#### Challenge:
Print the whole listing exactly.

#### Dataset extract:
^^^^

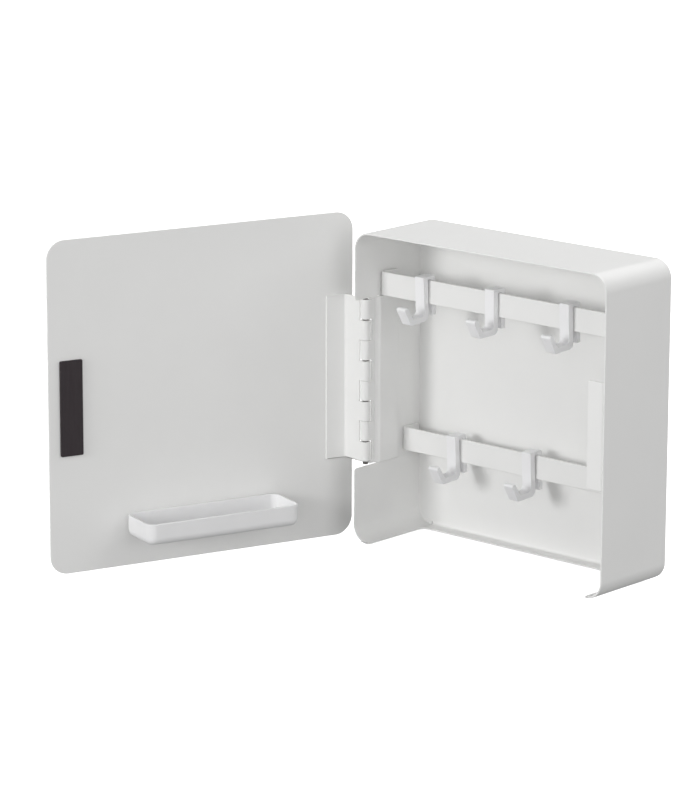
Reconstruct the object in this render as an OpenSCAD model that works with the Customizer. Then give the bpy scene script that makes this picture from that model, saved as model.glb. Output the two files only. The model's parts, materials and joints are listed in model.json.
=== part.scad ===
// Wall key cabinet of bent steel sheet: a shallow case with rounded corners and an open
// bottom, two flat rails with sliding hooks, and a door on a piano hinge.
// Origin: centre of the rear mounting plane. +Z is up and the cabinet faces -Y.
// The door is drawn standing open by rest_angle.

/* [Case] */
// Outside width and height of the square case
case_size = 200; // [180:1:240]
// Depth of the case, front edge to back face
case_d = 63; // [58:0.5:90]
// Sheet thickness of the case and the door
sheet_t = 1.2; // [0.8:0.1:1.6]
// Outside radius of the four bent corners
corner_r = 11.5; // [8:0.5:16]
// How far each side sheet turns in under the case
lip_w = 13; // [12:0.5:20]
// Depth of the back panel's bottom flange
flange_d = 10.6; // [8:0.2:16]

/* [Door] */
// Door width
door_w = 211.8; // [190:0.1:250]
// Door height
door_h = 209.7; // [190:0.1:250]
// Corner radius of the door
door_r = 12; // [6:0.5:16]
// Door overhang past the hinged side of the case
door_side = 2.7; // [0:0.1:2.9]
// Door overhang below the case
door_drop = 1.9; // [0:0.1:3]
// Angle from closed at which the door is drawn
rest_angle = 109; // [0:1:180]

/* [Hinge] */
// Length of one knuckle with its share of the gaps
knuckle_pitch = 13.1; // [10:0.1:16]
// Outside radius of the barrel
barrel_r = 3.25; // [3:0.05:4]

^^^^

#### Solution:
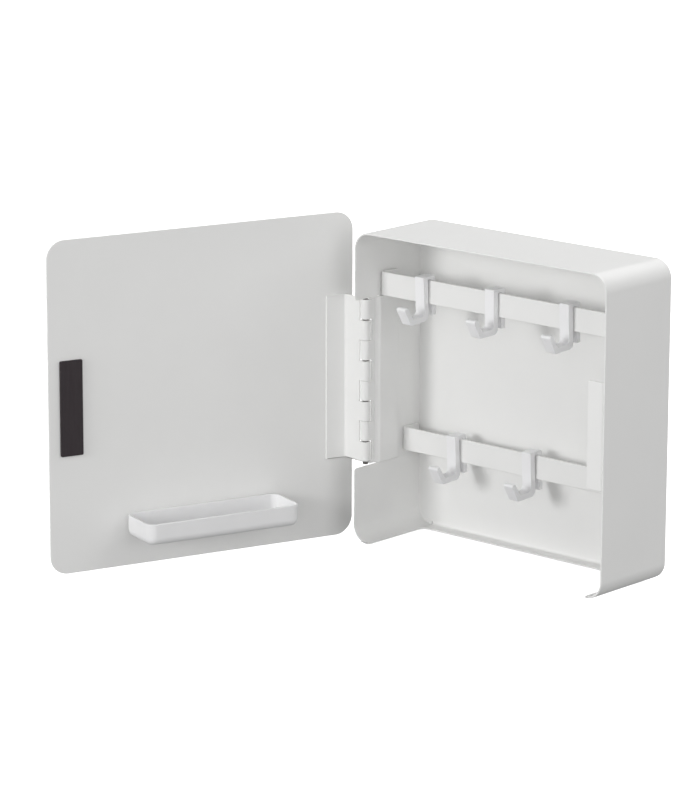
Reconstruct the object in this render as an OpenSCAD model that works with the Customizer. Then give the bpy scene script that makes this picture from that model, saved as model.glb. Output the two files only. The model's parts, materials and joints are listed in model.json.
=== part.scad ===
// Wall key cabinet of bent steel sheet: a shallow case with rounded corners and an open
// bottom, two flat rails with sliding hooks, and a door on a piano hinge.
// Origin: centre of the rear mounting plane. +Z is up and the cabinet faces -Y.
// The door is drawn standing open by rest_angle.

/* [Case] */
// Outside width and height of the square case
case_size = 200; // [180:1:240]
// Depth of the case, front edge to back face
case_d = 63; // [58:0.5:90]
// Sheet thickness of the case and the door
sheet_t = 1.2; // [0.8:0.1:1.6]
// Outside radius of the four bent corners
corner_r = 11.5; // [8:0.5:16]
// How far each side sheet turns in under the case
lip_w = 13; // [12:0.5:20]
// Depth of the back panel's bottom flange
flange_d = 10.6; // [8:0.2:16]

/* [Door] */
// Door width
door_w = 211.8; // [190:0.1:250]
// Door height
door_h = 209.7; // [190:0.1:250]
// Corner radius of the door
door_r = 12; // [6:0.5:16]
// Door overhang past the hinged side of the case
door_side = 2.7; // [0:0.1:2.9]
// Door overhang below the case
door_drop = 1.9; // [0:0.1:3]
// Angle from closed at which the door is drawn
rest_angle = 109; // [0:1:180]

/* [Hinge] */
// Length of one knuckle with its share of the gaps
knuckle_pitch = 13.1; // [10:0.1:16]
// Outside radius of the barrel
barrel_r = 3.25; // [3:0.05:4]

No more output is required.